◆ Aim ◆
Write out, word for word, the first line of the data below and every line after it through the one containing "# ---- Cable entry".

◆ Data lines ◆
▶

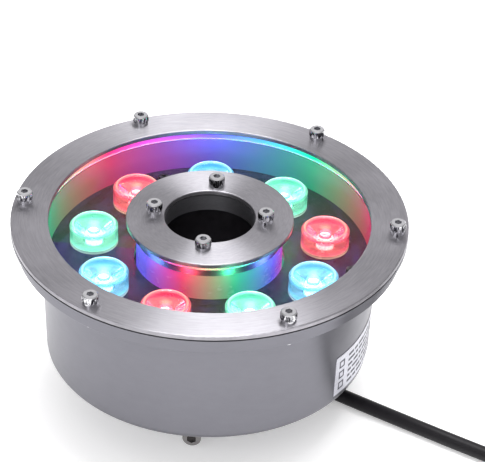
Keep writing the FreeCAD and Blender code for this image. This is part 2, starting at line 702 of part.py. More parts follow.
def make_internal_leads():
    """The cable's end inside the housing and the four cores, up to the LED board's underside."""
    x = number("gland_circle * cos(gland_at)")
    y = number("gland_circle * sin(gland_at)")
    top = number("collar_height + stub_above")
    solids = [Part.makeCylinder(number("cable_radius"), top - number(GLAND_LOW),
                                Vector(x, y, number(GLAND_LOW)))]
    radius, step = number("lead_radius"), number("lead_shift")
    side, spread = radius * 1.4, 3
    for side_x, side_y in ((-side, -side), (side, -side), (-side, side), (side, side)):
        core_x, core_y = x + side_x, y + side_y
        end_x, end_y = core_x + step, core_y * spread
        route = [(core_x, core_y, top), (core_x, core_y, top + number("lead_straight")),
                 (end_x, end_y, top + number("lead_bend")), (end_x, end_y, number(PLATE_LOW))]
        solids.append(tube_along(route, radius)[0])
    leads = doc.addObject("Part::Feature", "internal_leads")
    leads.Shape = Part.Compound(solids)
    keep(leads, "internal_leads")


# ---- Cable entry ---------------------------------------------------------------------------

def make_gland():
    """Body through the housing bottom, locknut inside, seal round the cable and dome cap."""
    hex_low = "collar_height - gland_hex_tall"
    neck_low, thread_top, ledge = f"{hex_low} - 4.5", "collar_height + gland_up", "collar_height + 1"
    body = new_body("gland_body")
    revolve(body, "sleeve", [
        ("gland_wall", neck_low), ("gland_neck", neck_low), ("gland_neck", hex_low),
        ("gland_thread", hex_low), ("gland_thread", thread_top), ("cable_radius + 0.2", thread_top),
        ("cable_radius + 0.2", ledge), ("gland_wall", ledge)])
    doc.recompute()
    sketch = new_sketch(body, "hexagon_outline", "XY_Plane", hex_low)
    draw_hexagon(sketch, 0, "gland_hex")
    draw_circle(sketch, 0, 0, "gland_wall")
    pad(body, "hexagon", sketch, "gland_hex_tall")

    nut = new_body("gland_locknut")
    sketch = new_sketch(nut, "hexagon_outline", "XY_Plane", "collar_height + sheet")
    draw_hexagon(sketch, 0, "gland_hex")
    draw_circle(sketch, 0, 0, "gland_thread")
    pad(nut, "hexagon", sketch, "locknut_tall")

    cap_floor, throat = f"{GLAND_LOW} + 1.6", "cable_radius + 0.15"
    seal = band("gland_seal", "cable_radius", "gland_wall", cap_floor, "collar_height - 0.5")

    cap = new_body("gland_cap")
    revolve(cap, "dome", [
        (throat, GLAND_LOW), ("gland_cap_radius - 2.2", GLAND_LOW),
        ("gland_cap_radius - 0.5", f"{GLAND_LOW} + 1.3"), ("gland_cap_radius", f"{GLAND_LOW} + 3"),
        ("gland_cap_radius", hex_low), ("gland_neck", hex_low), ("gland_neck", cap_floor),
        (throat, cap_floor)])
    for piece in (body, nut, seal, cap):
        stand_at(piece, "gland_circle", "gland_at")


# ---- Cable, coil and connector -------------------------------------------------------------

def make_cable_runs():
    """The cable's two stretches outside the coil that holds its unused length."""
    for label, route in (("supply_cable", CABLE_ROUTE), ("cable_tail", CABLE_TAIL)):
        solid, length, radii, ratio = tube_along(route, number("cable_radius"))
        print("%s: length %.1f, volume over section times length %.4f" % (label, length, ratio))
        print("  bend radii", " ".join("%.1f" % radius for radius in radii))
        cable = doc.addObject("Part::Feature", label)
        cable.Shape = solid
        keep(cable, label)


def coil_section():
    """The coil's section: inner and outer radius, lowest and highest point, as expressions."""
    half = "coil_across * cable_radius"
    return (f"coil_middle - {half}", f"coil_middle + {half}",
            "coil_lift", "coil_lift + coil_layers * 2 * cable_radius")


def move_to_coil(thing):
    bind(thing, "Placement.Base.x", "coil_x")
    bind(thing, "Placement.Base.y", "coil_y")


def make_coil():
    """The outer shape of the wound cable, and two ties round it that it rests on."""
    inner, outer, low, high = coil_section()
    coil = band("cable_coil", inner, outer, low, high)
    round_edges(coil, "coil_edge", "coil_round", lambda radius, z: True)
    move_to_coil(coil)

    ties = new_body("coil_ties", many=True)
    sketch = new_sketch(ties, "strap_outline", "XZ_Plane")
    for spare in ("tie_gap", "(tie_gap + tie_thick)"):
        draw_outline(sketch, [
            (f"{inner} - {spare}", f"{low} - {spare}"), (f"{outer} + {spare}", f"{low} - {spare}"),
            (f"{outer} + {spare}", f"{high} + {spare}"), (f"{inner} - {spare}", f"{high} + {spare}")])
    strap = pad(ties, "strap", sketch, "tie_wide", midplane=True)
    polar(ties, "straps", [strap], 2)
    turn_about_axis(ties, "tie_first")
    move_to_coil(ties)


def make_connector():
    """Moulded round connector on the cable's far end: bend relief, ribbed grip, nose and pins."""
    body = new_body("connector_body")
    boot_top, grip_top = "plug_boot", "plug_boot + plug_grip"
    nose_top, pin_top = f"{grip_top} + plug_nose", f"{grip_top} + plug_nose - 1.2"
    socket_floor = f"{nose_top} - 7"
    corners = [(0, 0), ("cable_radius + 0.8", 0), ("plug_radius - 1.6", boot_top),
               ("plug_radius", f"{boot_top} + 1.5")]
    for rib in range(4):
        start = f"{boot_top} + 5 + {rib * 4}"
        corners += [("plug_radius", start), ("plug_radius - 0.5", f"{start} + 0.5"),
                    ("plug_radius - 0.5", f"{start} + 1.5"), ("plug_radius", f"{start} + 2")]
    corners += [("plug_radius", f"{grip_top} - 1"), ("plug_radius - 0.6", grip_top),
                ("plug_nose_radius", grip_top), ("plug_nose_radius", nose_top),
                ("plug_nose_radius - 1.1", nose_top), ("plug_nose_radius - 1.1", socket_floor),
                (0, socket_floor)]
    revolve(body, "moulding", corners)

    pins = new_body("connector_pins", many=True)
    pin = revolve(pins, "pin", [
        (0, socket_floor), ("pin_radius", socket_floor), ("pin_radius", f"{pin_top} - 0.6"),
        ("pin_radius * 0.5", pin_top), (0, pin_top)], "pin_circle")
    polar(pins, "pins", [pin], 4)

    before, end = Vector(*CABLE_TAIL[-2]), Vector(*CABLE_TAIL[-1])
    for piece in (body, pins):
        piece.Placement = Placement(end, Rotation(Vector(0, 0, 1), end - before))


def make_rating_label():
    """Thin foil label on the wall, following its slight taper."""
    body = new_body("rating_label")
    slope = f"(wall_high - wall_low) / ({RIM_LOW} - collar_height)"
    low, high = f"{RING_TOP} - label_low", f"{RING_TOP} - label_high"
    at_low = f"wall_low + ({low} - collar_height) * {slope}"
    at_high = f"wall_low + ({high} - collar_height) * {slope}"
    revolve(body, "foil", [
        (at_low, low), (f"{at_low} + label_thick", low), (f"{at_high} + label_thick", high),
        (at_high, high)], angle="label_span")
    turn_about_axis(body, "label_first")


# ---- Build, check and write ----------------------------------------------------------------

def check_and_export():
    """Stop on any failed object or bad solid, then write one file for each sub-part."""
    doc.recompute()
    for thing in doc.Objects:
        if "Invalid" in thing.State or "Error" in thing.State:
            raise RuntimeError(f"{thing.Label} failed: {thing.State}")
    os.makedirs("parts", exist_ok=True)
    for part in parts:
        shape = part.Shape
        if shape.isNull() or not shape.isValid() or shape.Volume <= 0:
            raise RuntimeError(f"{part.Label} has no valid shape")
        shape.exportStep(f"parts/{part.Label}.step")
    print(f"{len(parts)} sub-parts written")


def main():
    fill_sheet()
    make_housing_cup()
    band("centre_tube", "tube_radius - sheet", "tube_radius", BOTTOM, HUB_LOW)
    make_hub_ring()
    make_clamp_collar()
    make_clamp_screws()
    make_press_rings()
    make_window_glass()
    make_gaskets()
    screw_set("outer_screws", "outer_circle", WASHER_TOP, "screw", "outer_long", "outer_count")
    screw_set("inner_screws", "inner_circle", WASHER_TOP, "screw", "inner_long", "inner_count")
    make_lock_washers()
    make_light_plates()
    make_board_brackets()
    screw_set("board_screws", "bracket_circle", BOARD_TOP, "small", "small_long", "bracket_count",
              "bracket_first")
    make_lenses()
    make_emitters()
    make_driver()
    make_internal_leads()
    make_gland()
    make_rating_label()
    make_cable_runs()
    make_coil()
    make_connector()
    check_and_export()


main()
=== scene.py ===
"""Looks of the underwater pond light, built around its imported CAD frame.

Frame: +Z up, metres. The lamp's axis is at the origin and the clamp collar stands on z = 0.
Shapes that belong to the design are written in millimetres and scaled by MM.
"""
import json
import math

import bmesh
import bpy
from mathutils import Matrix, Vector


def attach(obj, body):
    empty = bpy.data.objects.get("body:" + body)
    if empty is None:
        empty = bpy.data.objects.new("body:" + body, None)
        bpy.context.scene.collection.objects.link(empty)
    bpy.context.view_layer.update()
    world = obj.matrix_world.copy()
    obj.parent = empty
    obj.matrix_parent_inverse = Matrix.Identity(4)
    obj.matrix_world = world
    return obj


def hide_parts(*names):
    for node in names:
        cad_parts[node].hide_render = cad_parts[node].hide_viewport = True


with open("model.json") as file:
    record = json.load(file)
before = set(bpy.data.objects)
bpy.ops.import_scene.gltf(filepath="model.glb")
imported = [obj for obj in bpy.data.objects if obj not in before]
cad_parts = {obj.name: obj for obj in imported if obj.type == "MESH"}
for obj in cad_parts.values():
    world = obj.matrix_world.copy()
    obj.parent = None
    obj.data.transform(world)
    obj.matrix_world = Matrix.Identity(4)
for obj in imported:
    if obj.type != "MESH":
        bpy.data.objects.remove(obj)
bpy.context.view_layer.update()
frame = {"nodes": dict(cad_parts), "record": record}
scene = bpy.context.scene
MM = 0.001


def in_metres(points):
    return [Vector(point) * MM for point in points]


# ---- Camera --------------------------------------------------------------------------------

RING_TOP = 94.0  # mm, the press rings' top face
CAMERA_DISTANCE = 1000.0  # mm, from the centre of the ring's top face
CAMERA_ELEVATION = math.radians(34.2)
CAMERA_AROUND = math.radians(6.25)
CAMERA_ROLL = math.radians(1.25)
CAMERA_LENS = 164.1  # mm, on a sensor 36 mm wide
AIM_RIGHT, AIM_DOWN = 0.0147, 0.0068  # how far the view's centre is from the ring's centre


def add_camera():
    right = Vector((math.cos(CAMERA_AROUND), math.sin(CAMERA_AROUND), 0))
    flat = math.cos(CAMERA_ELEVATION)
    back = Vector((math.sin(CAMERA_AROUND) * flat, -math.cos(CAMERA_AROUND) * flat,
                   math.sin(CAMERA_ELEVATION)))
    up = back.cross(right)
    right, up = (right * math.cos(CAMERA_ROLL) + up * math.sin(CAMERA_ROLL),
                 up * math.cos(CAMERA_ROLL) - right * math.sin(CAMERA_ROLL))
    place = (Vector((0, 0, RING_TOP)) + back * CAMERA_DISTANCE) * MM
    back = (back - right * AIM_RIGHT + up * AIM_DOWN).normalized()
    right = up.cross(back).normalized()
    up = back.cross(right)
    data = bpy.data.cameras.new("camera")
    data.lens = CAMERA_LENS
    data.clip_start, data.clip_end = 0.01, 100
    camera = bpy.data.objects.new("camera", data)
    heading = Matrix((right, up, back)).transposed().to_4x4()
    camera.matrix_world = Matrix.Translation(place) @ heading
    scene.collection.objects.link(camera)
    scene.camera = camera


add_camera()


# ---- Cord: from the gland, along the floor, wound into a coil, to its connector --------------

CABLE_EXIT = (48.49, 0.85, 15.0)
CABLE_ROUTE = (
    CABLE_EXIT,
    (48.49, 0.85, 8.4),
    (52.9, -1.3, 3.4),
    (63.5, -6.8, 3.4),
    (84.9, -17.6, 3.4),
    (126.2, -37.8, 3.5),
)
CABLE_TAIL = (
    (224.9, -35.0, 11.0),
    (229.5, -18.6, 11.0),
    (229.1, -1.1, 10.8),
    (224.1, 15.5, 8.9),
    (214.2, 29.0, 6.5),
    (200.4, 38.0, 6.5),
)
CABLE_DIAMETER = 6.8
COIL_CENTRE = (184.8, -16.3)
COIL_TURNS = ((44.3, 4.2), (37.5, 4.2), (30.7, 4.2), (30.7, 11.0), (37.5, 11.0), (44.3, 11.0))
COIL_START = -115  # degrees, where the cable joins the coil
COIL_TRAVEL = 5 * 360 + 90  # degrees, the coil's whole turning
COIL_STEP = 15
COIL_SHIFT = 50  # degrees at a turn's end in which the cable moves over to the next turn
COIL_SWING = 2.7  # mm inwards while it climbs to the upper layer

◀

◆ Correct answer ◆
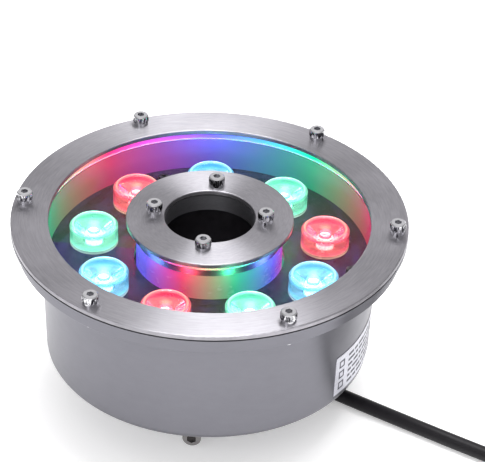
Keep writing the FreeCAD and Blender code for this image. This is part 2, starting at line 702 of part.py. More parts follow.
def make_internal_leads():
    """The cable's end inside the housing and the four cores, up to the LED board's underside."""
    x = number("gland_circle * cos(gland_at)")
    y = number("gland_circle * sin(gland_at)")
    top = number("collar_height + stub_above")
    solids = [Part.makeCylinder(number("cable_radius"), top - number(GLAND_LOW),
                                Vector(x, y, number(GLAND_LOW)))]
    radius, step = number("lead_radius"), number("lead_shift")
    side, spread = radius * 1.4, 3
    for side_x, side_y in ((-side, -side), (side, -side), (-side, side), (side, side)):
        core_x, core_y = x + side_x, y + side_y
        end_x, end_y = core_x + step, core_y * spread
        route = [(core_x, core_y, top), (core_x, core_y, top + number("lead_straight")),
                 (end_x, end_y, top + number("lead_bend")), (end_x, end_y, number(PLATE_LOW))]
        solids.append(tube_along(route, radius)[0])
    leads = doc.addObject("Part::Feature", "internal_leads")
    leads.Shape = Part.Compound(solids)
    keep(leads, "internal_leads")


# ---- Cable entry ---------------------------------------------------------------------------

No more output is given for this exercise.